Information shown.
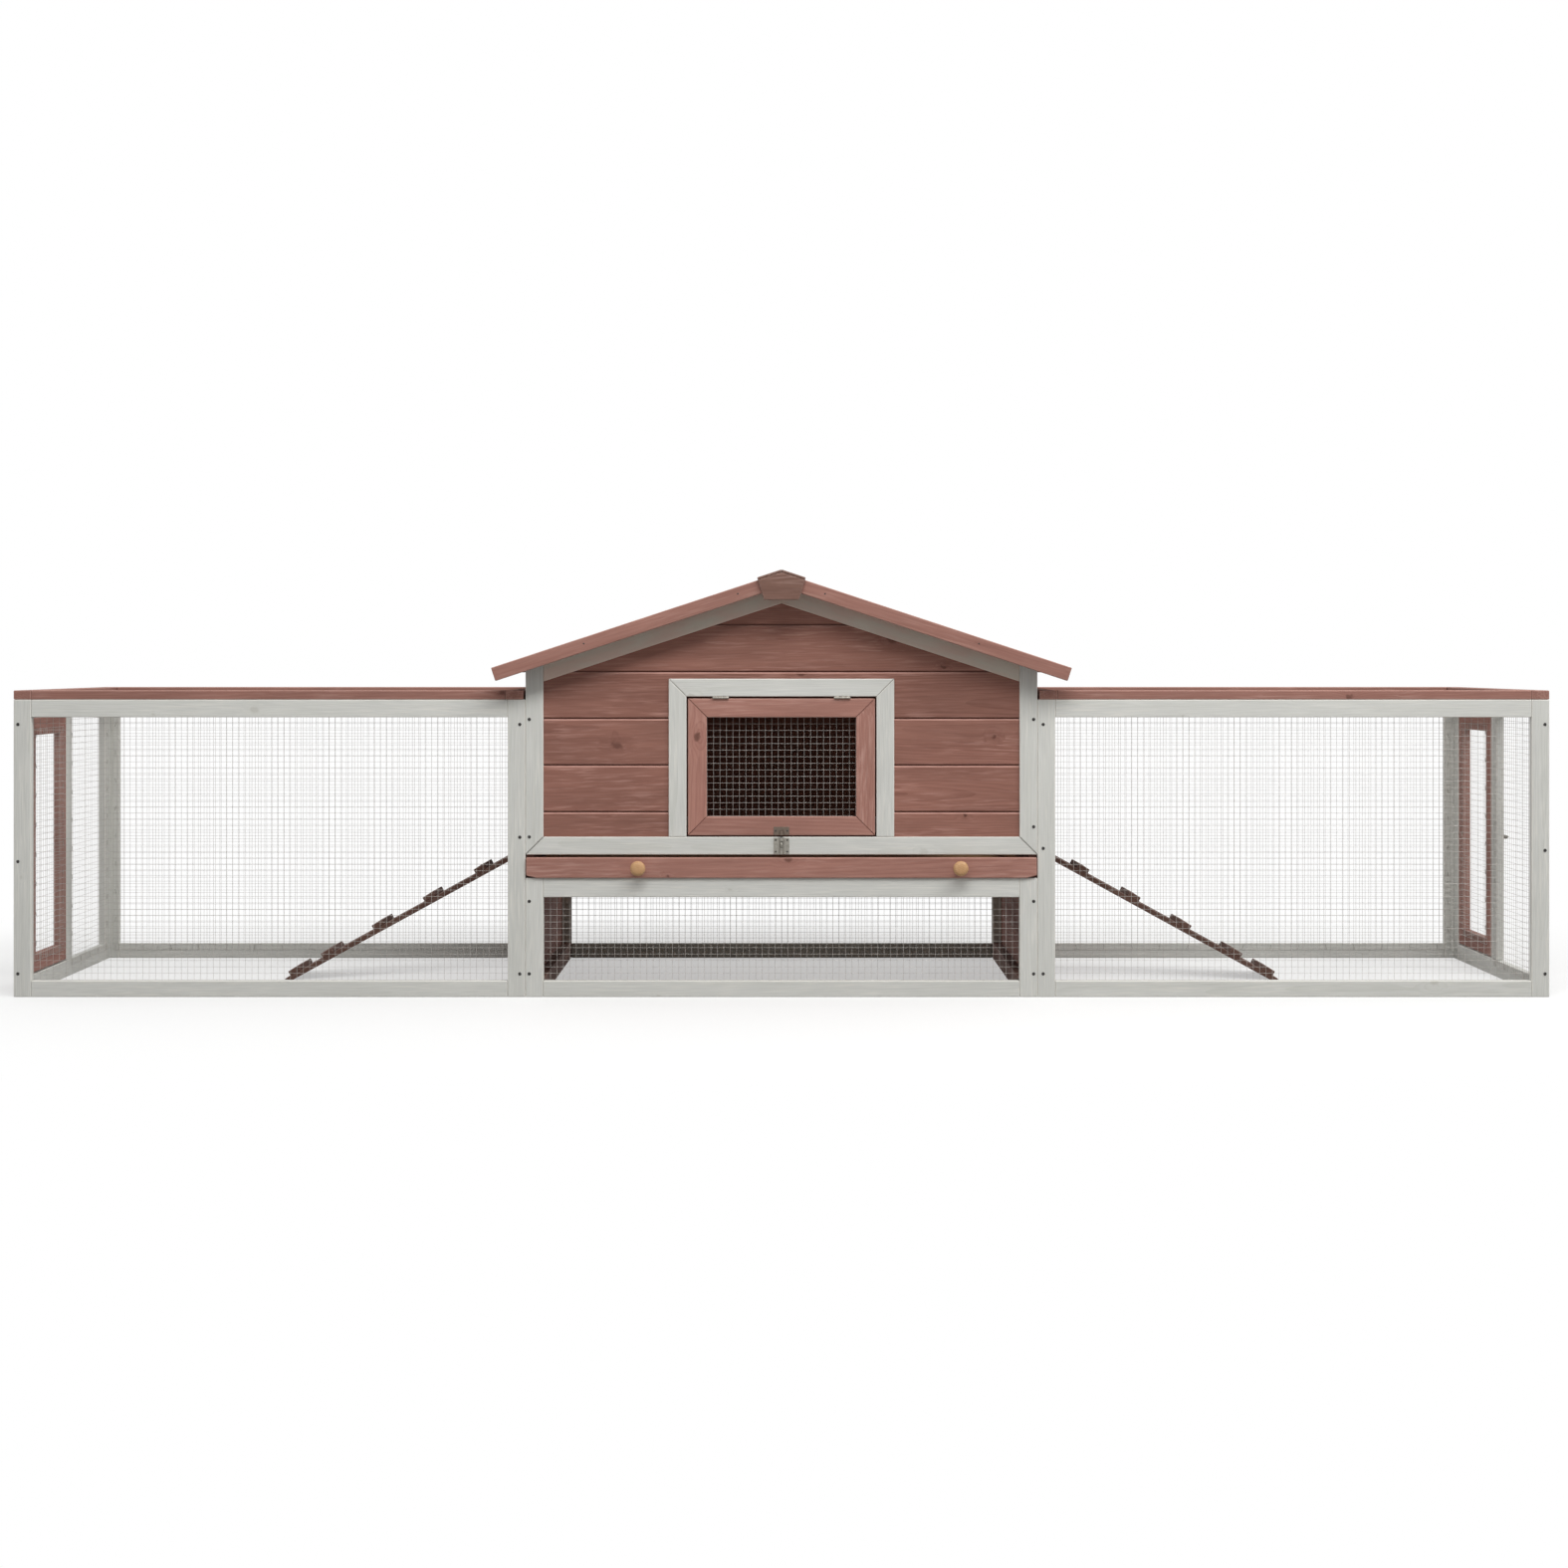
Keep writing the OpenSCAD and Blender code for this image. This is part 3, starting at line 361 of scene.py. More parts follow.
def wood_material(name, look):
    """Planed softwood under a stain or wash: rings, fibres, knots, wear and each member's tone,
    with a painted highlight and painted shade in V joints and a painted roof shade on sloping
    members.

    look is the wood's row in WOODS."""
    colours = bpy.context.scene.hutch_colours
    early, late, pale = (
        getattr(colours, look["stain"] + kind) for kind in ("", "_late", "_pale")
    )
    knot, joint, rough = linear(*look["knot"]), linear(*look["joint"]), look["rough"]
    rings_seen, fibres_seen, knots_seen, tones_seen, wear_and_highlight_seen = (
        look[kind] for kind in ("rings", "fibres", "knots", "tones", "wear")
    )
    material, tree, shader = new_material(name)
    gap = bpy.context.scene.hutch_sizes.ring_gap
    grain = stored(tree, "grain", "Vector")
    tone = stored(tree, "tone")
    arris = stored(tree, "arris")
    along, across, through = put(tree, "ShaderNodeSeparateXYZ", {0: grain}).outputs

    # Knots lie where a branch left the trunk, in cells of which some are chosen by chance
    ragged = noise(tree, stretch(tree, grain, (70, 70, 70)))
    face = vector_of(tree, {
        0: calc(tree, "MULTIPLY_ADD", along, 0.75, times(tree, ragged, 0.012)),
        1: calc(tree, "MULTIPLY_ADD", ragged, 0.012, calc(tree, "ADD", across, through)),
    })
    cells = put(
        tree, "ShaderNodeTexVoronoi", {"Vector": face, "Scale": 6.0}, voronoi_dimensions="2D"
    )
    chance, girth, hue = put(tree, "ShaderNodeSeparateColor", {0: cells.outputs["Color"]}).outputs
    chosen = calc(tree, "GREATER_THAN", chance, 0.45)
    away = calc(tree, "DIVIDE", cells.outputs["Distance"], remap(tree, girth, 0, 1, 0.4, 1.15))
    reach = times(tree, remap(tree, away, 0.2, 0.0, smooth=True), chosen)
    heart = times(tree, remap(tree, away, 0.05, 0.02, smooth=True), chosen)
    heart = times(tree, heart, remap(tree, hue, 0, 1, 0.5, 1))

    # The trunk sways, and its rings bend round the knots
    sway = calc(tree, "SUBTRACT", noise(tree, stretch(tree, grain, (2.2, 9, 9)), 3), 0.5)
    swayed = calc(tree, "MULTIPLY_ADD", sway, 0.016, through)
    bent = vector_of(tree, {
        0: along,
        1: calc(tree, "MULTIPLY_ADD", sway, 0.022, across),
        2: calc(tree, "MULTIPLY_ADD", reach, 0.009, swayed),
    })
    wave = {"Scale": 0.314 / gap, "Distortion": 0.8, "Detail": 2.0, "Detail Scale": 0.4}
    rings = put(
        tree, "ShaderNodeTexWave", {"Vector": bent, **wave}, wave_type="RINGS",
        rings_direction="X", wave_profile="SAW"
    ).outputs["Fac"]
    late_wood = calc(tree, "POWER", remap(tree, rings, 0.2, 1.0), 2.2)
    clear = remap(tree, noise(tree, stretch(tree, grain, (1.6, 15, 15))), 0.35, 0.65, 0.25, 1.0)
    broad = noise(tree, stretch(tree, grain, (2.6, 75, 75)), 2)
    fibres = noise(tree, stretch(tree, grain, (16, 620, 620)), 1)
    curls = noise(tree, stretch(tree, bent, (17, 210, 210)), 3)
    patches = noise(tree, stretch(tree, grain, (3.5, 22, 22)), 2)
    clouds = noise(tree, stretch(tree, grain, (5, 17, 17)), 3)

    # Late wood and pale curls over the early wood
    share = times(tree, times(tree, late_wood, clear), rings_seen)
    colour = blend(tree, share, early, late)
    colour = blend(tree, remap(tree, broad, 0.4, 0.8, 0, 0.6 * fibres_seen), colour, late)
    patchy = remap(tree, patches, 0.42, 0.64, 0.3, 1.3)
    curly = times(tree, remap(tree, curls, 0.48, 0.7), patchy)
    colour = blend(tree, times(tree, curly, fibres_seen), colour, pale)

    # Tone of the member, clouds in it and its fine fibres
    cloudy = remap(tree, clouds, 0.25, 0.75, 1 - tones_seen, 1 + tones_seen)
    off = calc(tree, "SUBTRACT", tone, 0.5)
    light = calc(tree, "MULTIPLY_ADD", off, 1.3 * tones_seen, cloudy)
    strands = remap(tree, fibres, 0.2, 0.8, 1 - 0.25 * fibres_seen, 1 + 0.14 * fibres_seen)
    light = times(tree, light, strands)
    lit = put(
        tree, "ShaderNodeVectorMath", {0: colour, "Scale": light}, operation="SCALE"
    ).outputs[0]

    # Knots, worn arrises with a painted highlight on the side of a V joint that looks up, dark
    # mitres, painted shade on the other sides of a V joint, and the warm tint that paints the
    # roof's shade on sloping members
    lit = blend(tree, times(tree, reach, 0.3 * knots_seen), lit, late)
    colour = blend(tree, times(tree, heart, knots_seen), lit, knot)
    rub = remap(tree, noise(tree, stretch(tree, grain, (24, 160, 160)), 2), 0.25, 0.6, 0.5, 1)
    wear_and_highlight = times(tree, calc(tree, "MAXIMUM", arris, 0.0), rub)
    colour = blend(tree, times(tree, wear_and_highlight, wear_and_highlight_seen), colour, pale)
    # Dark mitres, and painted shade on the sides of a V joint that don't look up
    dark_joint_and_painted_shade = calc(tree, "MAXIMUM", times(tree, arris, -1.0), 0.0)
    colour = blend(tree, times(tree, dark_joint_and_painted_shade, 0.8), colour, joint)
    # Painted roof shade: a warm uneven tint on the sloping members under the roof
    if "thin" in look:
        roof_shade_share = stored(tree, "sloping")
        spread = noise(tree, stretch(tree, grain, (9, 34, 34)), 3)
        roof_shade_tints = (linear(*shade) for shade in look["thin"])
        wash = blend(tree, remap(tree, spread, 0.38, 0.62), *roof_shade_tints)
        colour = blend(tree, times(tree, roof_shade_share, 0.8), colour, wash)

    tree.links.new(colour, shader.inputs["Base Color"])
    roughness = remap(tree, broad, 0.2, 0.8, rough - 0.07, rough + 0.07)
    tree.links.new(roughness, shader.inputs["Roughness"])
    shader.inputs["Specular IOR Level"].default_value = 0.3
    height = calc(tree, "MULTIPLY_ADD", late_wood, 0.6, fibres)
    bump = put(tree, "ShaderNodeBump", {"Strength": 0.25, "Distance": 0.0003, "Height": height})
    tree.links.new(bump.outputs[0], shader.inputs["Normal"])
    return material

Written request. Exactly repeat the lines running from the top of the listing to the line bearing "heart = times(tree, heart, remap(tree, hue, 0, 1, 0.5, 1))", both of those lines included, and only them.

Output.
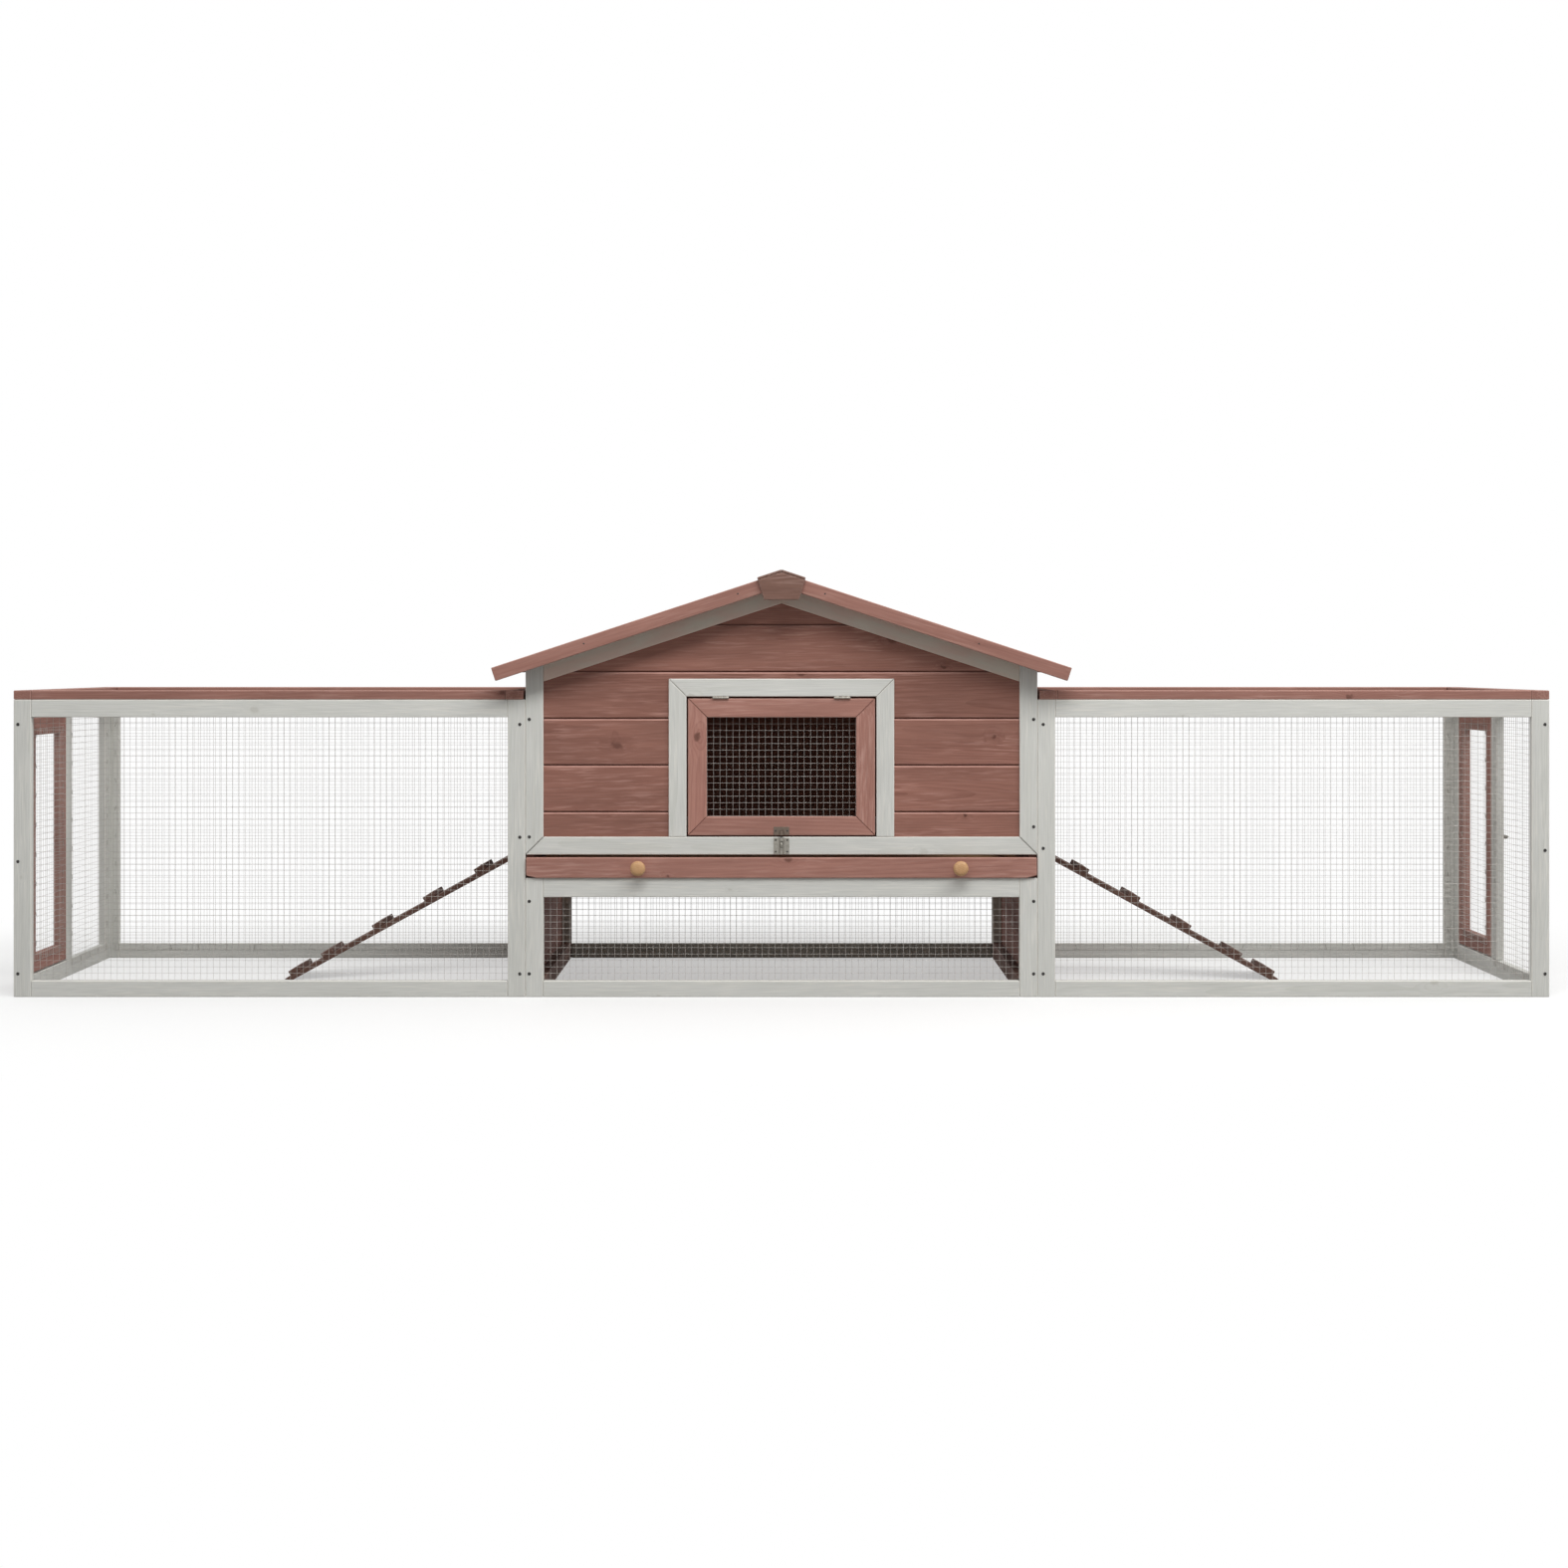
Keep writing the OpenSCAD and Blender code for this image. This is part 3, starting at line 361 of scene.py. More parts follow.
def wood_material(name, look):
    """Planed softwood under a stain or wash: rings, fibres, knots, wear and each member's tone,
    with a painted highlight and painted shade in V joints and a painted roof shade on sloping
    members.

    look is the wood's row in WOODS."""
    colours = bpy.context.scene.hutch_colours
    early, late, pale = (
        getattr(colours, look["stain"] + kind) for kind in ("", "_late", "_pale")
    )
    knot, joint, rough = linear(*look["knot"]), linear(*look["joint"]), look["rough"]
    rings_seen, fibres_seen, knots_seen, tones_seen, wear_and_highlight_seen = (
        look[kind] for kind in ("rings", "fibres", "knots", "tones", "wear")
    )
    material, tree, shader = new_material(name)
    gap = bpy.context.scene.hutch_sizes.ring_gap
    grain = stored(tree, "grain", "Vector")
    tone = stored(tree, "tone")
    arris = stored(tree, "arris")
    along, across, through = put(tree, "ShaderNodeSeparateXYZ", {0: grain}).outputs

    # Knots lie where a branch left the trunk, in cells of which some are chosen by chance
    ragged = noise(tree, stretch(tree, grain, (70, 70, 70)))
    face = vector_of(tree, {
        0: calc(tree, "MULTIPLY_ADD", along, 0.75, times(tree, ragged, 0.012)),
        1: calc(tree, "MULTIPLY_ADD", ragged, 0.012, calc(tree, "ADD", across, through)),
    })
    cells = put(
        tree, "ShaderNodeTexVoronoi", {"Vector": face, "Scale": 6.0}, voronoi_dimensions="2D"
    )
    chance, girth, hue = put(tree, "ShaderNodeSeparateColor", {0: cells.outputs["Color"]}).outputs
    chosen = calc(tree, "GREATER_THAN", chance, 0.45)
    away = calc(tree, "DIVIDE", cells.outputs["Distance"], remap(tree, girth, 0, 1, 0.4, 1.15))
    reach = times(tree, remap(tree, away, 0.2, 0.0, smooth=True), chosen)
    heart = times(tree, remap(tree, away, 0.05, 0.02, smooth=True), chosen)
    heart = times(tree, heart, remap(tree, hue, 0, 1, 0.5, 1))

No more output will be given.